Repeat the lines of the data that follow, please, starting at the first and stopping after the one with "ROW_WANDER = 1.1".

* * * * * * * * *

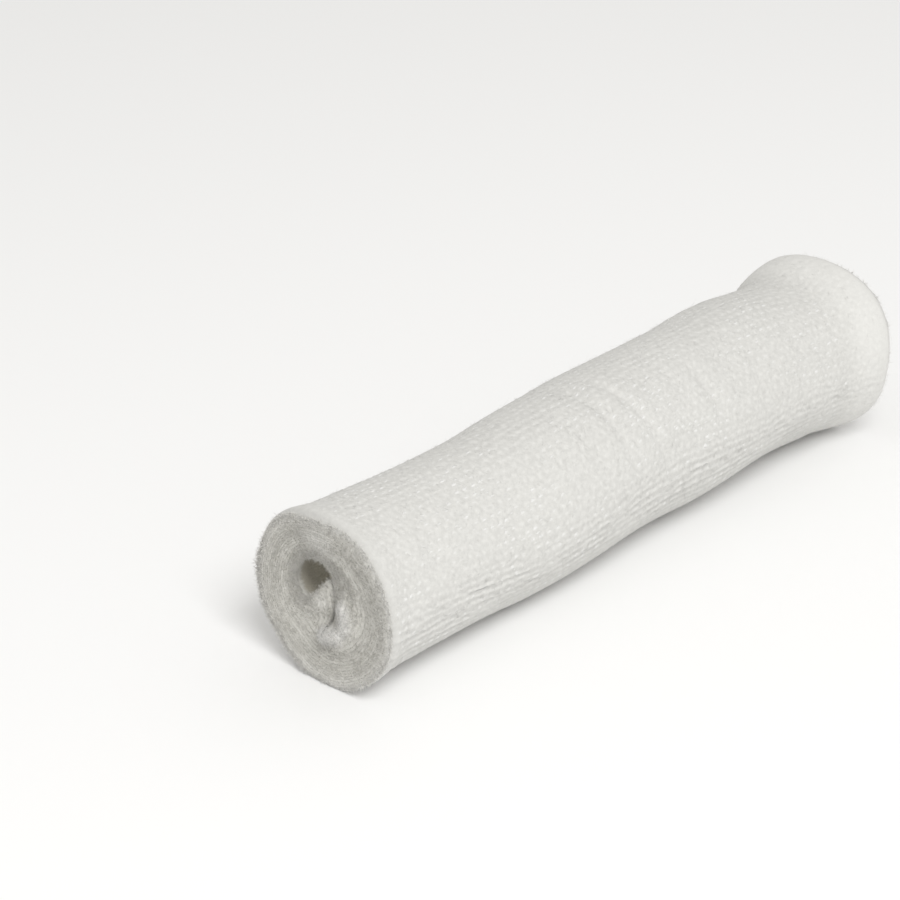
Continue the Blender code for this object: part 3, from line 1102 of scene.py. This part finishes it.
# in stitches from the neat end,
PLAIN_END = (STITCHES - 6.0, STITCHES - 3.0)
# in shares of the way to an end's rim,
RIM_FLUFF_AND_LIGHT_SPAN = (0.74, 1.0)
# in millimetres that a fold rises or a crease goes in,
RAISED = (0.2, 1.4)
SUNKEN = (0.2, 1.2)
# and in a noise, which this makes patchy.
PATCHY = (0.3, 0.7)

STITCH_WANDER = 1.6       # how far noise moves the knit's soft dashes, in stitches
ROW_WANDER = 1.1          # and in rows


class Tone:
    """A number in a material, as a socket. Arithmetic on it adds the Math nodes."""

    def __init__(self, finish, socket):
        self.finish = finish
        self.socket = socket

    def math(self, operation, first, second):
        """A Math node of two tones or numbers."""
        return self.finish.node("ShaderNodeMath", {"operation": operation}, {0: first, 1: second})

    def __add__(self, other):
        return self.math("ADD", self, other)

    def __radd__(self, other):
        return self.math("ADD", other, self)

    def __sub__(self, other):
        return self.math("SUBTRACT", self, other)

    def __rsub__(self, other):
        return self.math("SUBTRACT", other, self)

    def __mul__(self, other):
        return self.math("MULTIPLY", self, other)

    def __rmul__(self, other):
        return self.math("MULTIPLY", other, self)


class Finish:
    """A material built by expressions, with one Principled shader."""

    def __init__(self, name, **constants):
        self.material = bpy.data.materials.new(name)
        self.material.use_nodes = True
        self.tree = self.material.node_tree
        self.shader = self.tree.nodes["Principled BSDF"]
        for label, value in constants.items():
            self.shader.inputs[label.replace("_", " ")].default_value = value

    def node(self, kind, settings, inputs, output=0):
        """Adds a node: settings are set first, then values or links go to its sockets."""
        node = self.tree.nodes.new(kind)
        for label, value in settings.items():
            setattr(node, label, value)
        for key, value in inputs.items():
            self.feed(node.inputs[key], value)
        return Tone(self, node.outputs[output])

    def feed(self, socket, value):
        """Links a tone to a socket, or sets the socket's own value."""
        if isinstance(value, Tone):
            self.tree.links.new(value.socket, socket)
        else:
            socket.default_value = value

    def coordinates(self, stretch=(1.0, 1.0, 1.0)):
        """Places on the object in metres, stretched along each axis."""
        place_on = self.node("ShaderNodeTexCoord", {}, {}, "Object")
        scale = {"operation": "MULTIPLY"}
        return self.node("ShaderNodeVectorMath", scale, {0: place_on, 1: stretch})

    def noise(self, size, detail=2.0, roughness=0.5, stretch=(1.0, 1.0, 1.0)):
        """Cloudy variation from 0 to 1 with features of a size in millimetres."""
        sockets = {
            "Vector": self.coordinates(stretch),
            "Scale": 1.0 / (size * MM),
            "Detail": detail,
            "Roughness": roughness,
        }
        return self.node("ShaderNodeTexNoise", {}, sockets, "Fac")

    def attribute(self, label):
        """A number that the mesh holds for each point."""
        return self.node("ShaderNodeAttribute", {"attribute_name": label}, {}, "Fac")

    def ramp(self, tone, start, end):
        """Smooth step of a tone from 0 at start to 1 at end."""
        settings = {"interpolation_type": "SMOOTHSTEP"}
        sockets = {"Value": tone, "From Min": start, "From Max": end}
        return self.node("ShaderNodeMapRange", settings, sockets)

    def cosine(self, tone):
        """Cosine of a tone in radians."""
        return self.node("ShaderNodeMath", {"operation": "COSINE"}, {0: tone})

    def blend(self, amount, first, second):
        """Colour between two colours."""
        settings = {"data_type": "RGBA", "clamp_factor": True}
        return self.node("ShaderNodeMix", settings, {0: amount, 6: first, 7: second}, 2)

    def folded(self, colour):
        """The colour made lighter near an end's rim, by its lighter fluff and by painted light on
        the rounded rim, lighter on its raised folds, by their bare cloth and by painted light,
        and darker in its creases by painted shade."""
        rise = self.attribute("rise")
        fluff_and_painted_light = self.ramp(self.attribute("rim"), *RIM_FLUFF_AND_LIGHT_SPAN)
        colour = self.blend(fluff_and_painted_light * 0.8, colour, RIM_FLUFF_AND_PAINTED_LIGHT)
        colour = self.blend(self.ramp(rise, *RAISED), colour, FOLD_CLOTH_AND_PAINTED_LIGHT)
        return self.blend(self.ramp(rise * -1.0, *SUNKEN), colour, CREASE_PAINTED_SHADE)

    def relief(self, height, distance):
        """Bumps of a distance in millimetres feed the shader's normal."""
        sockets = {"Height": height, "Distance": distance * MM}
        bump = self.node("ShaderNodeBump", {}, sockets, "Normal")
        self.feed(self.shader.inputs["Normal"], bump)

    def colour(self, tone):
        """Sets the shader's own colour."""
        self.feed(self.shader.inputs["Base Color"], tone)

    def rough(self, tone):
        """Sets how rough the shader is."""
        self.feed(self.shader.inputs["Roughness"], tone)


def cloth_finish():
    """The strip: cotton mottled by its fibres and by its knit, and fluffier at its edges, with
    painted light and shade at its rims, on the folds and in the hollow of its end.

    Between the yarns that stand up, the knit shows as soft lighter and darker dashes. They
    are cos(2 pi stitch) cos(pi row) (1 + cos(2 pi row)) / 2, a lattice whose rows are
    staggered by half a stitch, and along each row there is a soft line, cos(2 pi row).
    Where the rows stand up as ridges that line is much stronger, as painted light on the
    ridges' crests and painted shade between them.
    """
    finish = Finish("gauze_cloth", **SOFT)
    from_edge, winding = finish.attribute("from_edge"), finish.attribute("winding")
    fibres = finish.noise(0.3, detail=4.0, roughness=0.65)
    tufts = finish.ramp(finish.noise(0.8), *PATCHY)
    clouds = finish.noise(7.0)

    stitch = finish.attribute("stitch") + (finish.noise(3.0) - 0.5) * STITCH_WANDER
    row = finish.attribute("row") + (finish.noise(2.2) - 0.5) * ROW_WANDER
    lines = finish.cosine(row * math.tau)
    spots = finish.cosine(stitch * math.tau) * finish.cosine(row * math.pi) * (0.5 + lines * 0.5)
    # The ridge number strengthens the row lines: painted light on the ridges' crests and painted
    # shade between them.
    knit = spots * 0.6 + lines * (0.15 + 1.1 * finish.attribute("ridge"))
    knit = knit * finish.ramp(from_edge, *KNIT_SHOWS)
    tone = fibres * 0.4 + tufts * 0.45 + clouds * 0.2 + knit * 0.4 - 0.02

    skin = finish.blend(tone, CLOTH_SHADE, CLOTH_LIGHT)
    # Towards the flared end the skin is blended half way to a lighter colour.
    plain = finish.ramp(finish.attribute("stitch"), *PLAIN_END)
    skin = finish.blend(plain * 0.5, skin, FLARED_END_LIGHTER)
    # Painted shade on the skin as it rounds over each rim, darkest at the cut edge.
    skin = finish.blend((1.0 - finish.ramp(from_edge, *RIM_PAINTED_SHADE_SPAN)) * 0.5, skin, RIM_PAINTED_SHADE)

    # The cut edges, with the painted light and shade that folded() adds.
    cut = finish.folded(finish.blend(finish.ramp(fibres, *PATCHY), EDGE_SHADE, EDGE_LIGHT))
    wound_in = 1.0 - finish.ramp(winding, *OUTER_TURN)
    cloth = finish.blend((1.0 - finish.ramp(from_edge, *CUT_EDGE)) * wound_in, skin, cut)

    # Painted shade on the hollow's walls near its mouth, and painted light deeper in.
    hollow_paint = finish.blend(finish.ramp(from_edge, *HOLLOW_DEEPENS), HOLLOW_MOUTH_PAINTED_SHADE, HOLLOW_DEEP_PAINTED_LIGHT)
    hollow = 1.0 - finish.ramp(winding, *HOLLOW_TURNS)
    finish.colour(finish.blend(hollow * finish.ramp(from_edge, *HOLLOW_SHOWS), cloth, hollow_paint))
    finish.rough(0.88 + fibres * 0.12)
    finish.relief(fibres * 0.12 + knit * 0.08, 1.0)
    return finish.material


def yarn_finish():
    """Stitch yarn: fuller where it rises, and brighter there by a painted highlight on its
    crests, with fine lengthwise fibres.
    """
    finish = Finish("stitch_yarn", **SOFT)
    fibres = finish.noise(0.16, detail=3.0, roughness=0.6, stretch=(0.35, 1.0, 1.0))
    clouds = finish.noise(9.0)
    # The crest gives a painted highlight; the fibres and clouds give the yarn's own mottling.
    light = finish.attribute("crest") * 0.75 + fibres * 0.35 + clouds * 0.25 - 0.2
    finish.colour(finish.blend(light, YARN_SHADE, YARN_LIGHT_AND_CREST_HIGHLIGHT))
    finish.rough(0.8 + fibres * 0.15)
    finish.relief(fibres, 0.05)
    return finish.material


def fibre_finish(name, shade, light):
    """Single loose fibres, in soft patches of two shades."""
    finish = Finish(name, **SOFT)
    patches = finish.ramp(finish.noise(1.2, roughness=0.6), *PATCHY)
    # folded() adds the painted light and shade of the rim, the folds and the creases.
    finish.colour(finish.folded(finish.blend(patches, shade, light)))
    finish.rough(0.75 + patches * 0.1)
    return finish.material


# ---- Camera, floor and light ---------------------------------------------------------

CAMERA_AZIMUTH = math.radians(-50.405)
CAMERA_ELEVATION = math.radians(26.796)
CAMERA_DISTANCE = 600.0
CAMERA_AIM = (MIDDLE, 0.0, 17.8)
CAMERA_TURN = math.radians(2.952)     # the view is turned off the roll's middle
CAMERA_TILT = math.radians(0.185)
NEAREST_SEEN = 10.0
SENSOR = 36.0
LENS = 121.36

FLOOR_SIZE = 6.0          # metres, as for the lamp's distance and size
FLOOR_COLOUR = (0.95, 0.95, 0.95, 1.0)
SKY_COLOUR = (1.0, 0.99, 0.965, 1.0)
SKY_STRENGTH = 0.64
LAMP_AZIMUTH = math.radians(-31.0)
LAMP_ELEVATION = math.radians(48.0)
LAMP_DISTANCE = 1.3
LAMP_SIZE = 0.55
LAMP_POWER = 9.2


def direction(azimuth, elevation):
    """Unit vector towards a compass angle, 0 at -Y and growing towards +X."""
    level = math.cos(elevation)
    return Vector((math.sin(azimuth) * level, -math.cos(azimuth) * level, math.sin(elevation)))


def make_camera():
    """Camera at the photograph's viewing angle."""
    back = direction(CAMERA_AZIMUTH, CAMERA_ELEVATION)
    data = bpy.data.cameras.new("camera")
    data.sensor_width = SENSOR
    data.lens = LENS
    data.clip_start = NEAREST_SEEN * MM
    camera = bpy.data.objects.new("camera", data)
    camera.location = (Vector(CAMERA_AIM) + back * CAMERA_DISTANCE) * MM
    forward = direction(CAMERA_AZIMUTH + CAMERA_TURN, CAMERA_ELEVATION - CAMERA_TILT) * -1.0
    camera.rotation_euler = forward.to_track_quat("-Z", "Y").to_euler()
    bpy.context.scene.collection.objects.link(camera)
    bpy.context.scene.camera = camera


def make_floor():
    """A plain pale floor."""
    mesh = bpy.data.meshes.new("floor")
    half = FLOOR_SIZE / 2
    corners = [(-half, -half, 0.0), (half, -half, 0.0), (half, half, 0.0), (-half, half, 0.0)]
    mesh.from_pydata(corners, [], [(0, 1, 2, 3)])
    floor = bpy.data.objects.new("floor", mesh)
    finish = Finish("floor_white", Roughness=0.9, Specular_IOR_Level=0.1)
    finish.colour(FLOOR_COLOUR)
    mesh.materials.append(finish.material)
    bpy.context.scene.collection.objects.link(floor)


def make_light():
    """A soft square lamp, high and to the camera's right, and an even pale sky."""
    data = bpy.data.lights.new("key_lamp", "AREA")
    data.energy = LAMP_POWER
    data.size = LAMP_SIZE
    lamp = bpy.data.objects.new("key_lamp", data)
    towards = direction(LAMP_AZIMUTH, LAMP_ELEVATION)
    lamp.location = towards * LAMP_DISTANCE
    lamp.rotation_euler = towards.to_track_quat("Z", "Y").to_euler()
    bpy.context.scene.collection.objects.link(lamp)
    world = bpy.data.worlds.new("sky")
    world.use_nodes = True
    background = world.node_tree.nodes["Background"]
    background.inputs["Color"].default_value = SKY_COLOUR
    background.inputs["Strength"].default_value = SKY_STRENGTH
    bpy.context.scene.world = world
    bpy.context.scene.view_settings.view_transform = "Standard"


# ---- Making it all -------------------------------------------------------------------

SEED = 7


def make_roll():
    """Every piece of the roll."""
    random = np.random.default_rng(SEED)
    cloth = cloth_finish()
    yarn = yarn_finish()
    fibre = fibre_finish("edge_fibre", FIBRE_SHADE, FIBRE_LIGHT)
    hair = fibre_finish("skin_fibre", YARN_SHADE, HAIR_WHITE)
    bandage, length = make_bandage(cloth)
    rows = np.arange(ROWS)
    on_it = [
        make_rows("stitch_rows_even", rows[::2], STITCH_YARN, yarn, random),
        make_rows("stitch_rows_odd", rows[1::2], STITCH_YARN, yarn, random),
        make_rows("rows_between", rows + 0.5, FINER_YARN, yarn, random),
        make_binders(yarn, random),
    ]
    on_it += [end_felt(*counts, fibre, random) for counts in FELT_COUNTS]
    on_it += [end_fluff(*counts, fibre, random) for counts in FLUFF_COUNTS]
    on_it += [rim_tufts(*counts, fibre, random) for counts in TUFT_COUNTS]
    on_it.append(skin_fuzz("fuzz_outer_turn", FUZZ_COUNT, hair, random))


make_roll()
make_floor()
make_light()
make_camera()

* * * * * * * * *

Final result:
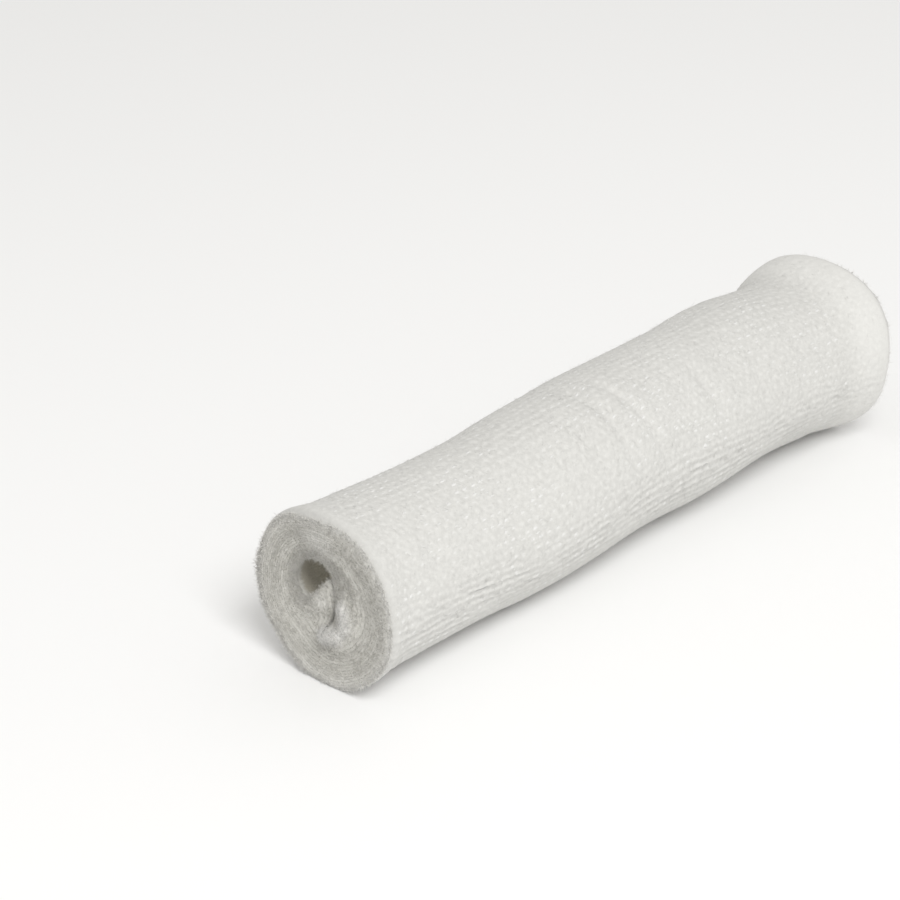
Continue the Blender code for this object: part 3, from line 1102 of scene.py. This part finishes it.
# in stitches from the neat end,
PLAIN_END = (STITCHES - 6.0, STITCHES - 3.0)
# in shares of the way to an end's rim,
RIM_FLUFF_AND_LIGHT_SPAN = (0.74, 1.0)
# in millimetres that a fold rises or a crease goes in,
RAISED = (0.2, 1.4)
SUNKEN = (0.2, 1.2)
# and in a noise, which this makes patchy.
PATCHY = (0.3, 0.7)

STITCH_WANDER = 1.6       # how far noise moves the knit's soft dashes, in stitches
ROW_WANDER = 1.1          # and in rows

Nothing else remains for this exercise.